9 abr 2010

Iba a escribir sobre lo feliz que se vive en ausencia de noticias (prensa, radio, televisión…), ya que durante la recién finalizada Semana Santa he disfrutado, como si fuera un lujo, de la lejanía voluntaria del día a día. Conclusión: nos sobra el noventa y nueve por ciento de la información que traen los medios, muy especialmente las vacuidades de nuestros políticos, tan prescindibles.

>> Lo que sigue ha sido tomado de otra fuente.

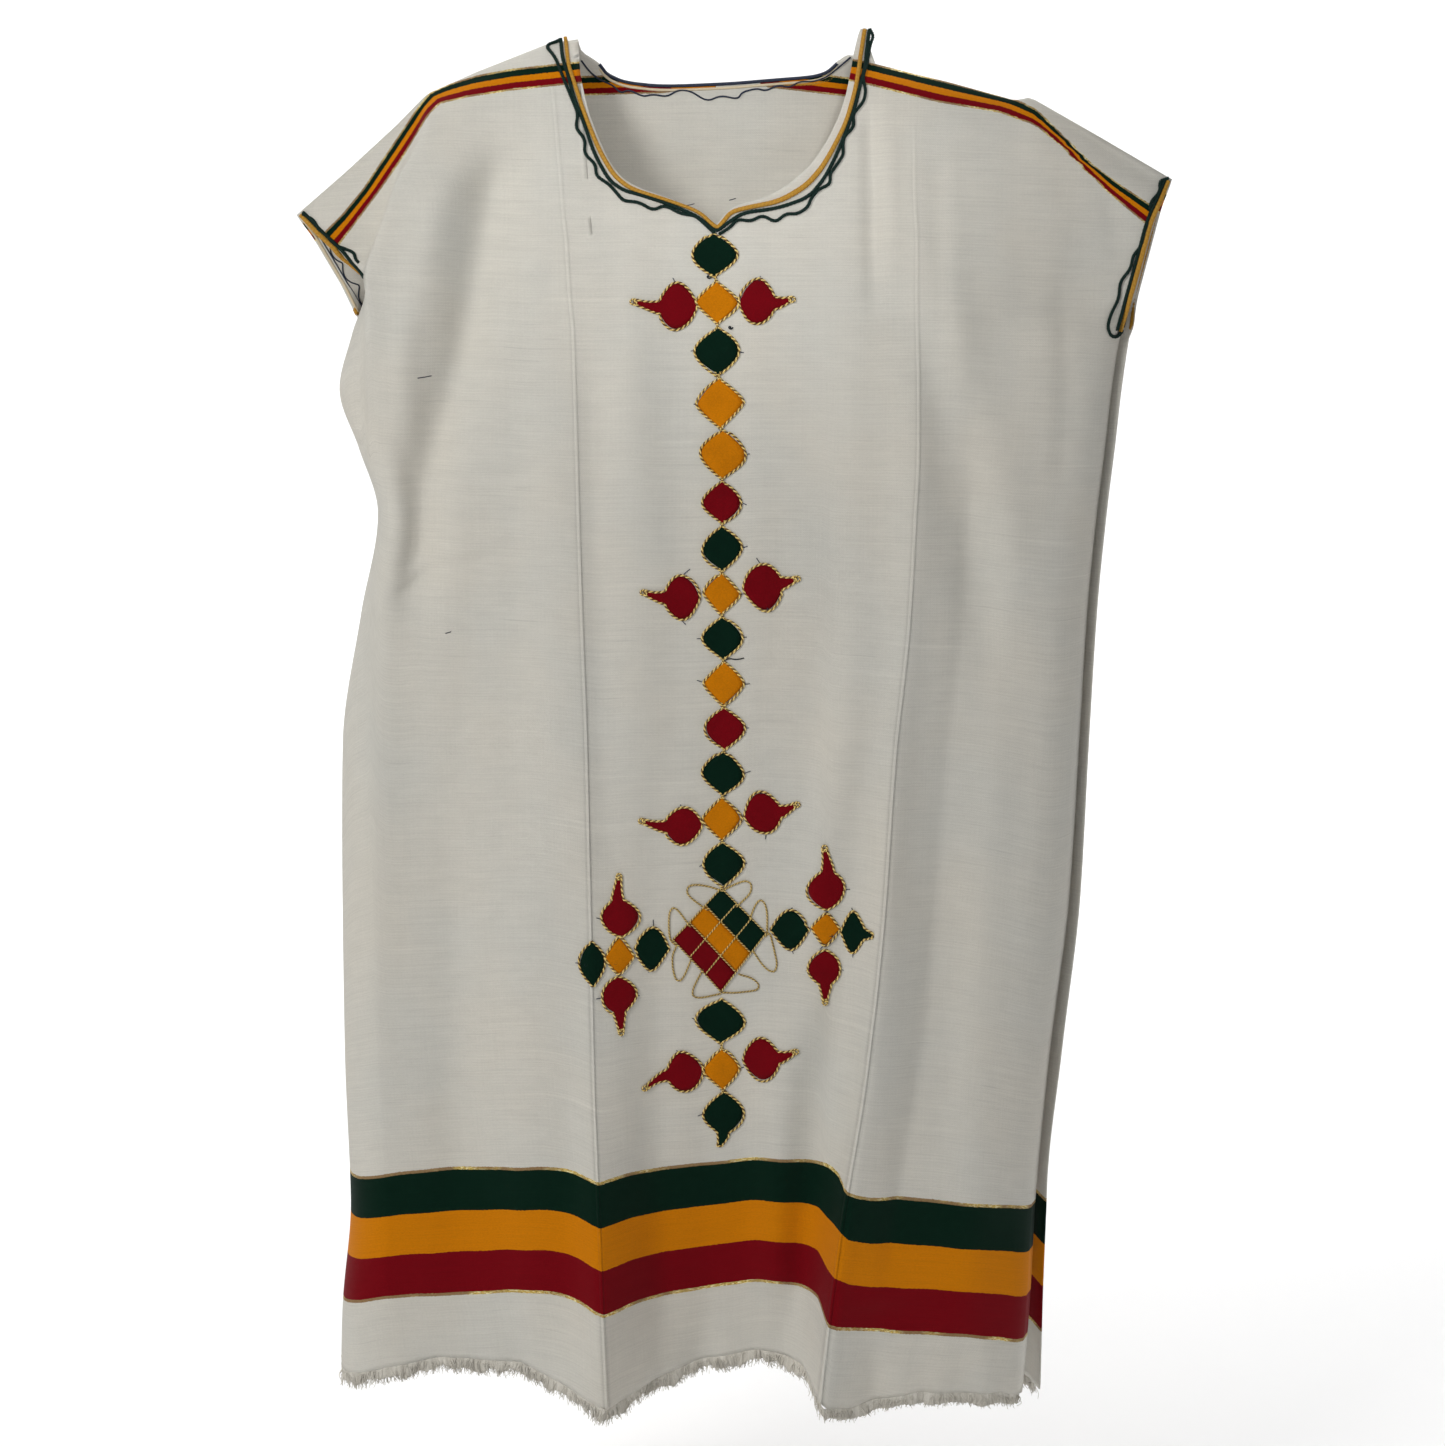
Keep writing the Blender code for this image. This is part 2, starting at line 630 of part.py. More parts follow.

Así que me disponía a hablarles de la visita que hicimos en familia a un convento de monjas clarisas, con las que disfrutamos unas horas del Domingo de Resurrección. Son pocas y las más acumulan años y enfermedades. Sin embargo, parecen sonajeros de la risa de tanta felicidad que exhalan (ojo, tampoco ellas se preocupan por los boletines de noticias ni por los periódicos). Percibí que su felicidad es auténtica, y que tiene relación directa con la renuncia a lo que los hombres y mujeres del siglo juzgamos “irrenunciable”. Terminamos hablando del Papa, de la “pasión” que soportan los hombros de Benedicto XVI, un anciano de Dios. Propósito de las religiosas de clausura: que la Iglesia florezca con su entrega en el alegre empeño de ser santas.Pero terminaré el artículo refiriéndome a esos asuntos escabrosos que demandan tanta tinta en la prensa y tanta palabrería farisaica en los debates. Me cuentan de una niña inmigrante que residía en un barrio populoso de Madrid. Desde antes de su primera regla y hasta que reconoció a los suyos el infierno por el que estaba pasando, un amigo de la familia abusó repetidamente de ella, violándola al tiempo que le regalaba muñecas. No, no era un sacerdote, como no son sacerdotes casi el cien mil por cien mil de los criminales que vejan a los niños. Era un hombre llegado a la “Madre patria” desde el otro lado del océano, que como muchos otros inmigrantes descubrió en la vieja Europa una fascinación sin límites por la pornografía y el sexo libre. Me alegra comunicarles que se encuentra en la cárcel, aunque siento que la prensa se quede sin titulares.